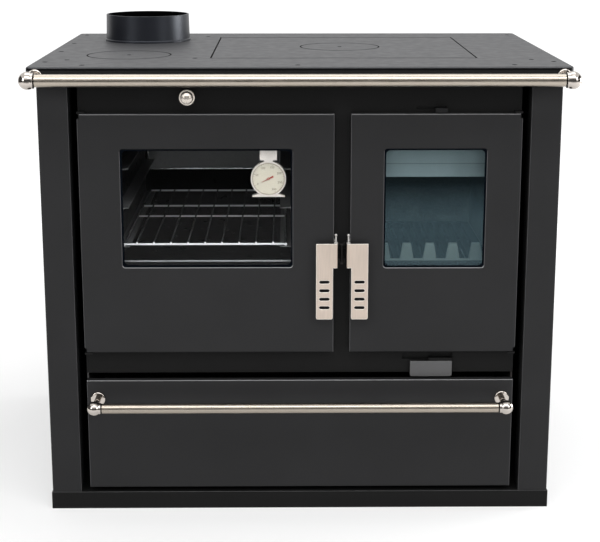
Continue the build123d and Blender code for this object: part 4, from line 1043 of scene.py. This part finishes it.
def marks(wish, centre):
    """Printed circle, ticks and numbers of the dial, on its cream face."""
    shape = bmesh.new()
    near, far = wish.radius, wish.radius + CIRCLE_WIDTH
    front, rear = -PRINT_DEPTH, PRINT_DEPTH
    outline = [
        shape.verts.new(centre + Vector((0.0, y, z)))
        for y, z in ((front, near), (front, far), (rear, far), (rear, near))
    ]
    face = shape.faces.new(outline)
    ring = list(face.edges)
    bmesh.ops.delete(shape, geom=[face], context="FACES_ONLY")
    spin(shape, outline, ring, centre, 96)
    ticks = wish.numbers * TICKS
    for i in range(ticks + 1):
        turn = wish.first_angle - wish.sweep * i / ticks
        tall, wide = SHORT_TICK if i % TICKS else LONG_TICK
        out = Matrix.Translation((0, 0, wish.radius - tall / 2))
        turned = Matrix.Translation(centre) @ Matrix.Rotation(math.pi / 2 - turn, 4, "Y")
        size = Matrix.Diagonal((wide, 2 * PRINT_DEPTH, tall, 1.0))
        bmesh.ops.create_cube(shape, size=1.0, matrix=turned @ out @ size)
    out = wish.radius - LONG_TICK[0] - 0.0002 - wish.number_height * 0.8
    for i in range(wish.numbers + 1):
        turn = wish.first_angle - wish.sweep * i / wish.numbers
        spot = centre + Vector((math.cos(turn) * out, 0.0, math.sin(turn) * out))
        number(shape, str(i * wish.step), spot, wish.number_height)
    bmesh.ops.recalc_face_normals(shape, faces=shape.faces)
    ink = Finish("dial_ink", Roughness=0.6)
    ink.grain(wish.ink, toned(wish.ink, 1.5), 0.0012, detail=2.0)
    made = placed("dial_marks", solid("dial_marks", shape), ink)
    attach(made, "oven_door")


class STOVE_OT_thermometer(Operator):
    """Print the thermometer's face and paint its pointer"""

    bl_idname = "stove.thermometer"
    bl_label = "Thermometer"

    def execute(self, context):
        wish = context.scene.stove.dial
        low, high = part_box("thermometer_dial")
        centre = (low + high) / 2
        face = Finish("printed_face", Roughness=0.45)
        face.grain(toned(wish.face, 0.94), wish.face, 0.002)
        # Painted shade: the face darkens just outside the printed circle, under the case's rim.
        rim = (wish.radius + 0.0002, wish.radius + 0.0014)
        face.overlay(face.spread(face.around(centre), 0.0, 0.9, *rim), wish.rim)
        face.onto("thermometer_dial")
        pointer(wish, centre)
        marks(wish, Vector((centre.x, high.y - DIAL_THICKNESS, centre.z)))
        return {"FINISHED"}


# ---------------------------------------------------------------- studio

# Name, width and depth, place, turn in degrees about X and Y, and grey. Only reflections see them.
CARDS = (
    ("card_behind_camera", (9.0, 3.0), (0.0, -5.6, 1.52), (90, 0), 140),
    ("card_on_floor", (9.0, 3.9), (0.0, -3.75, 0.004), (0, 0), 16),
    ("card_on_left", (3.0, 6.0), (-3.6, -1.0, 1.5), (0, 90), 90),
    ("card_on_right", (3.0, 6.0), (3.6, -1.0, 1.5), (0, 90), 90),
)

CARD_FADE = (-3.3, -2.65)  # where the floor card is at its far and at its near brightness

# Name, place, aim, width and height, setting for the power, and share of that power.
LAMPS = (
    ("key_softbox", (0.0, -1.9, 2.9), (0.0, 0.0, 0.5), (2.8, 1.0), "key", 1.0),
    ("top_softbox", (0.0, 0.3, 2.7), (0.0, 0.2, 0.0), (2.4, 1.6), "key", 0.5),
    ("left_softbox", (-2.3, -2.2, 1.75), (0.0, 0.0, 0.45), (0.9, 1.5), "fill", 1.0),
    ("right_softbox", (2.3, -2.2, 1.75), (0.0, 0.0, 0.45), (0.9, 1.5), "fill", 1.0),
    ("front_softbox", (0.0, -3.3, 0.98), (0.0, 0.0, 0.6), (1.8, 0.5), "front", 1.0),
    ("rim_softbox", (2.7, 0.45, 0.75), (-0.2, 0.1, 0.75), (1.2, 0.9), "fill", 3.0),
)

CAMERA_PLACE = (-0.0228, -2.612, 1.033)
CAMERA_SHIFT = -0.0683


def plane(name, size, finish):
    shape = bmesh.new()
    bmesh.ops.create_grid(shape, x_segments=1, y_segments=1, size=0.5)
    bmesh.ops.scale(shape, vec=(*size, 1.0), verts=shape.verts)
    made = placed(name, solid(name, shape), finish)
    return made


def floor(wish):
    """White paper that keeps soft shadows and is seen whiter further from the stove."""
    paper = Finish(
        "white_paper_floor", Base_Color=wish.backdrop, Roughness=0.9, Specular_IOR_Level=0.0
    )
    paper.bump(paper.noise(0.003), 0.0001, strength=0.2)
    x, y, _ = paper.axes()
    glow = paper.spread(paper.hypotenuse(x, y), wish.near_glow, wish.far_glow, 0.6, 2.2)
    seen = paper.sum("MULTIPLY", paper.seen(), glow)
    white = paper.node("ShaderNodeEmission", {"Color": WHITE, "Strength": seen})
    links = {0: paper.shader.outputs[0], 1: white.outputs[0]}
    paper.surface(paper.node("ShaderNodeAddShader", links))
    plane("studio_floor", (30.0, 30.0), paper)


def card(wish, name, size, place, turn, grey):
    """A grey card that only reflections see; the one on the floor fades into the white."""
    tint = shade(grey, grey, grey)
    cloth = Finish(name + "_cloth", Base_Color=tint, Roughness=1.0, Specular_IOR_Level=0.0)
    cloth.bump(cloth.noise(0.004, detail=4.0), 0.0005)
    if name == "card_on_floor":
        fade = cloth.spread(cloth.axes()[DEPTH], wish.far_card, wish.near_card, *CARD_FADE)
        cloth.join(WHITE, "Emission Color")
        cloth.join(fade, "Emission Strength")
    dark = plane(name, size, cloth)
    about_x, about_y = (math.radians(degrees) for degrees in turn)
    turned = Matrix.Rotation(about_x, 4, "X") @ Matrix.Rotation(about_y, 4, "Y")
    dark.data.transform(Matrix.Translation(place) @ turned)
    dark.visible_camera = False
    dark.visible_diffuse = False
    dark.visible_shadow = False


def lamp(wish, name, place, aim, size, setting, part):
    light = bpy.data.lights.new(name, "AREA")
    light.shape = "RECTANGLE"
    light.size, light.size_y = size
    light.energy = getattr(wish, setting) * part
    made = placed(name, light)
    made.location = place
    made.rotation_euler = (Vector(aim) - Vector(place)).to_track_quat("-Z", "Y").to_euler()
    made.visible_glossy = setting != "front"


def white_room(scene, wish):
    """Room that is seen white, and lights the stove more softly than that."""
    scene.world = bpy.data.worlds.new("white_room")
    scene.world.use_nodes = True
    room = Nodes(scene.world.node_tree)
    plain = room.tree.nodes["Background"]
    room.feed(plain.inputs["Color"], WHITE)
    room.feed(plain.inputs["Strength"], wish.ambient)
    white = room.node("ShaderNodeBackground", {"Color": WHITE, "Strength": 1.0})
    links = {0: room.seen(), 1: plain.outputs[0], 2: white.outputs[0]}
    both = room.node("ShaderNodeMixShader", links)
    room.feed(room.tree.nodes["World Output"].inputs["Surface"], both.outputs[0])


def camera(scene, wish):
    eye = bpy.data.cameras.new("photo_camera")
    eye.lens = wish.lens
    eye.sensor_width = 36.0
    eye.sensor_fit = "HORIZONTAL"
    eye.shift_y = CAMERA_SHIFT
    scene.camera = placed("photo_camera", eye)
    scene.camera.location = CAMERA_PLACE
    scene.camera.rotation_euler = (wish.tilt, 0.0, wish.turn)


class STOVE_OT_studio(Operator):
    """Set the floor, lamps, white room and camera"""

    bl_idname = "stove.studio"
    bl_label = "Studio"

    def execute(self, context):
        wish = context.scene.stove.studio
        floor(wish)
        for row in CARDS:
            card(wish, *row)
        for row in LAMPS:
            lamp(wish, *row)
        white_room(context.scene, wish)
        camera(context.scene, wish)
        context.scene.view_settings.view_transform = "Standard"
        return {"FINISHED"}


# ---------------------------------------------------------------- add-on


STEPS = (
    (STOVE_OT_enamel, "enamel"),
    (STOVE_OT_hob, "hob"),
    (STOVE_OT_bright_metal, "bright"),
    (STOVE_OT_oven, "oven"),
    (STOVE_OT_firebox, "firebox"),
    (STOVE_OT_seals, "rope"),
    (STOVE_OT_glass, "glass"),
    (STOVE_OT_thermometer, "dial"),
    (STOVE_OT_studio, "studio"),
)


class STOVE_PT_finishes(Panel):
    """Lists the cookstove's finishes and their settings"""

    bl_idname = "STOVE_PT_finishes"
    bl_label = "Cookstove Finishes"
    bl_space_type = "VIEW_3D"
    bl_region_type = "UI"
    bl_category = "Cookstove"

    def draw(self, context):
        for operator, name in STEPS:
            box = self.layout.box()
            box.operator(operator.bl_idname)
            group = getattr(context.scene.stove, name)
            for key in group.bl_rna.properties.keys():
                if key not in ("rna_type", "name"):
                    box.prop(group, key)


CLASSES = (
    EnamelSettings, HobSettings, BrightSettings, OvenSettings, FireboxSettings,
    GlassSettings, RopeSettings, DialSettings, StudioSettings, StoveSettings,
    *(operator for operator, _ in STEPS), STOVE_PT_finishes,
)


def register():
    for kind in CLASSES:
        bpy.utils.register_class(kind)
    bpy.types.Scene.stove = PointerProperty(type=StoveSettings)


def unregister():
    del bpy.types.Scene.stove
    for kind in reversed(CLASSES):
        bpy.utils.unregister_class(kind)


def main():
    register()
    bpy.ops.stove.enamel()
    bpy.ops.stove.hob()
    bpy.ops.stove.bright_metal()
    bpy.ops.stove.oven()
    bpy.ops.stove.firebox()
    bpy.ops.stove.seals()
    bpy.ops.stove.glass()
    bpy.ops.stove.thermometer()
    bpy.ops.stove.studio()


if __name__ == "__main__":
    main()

● PROBLEM STATEMENT: Pick out every line of the listing containing the word "from", and show those lines.

● ANSWER IN FULL:
Continue the build123d and Blender code for this object: part 4, from line 1043 of scene.py. This part finishes it.
    """White paper that keeps soft shadows and is seen whiter further from the stove."""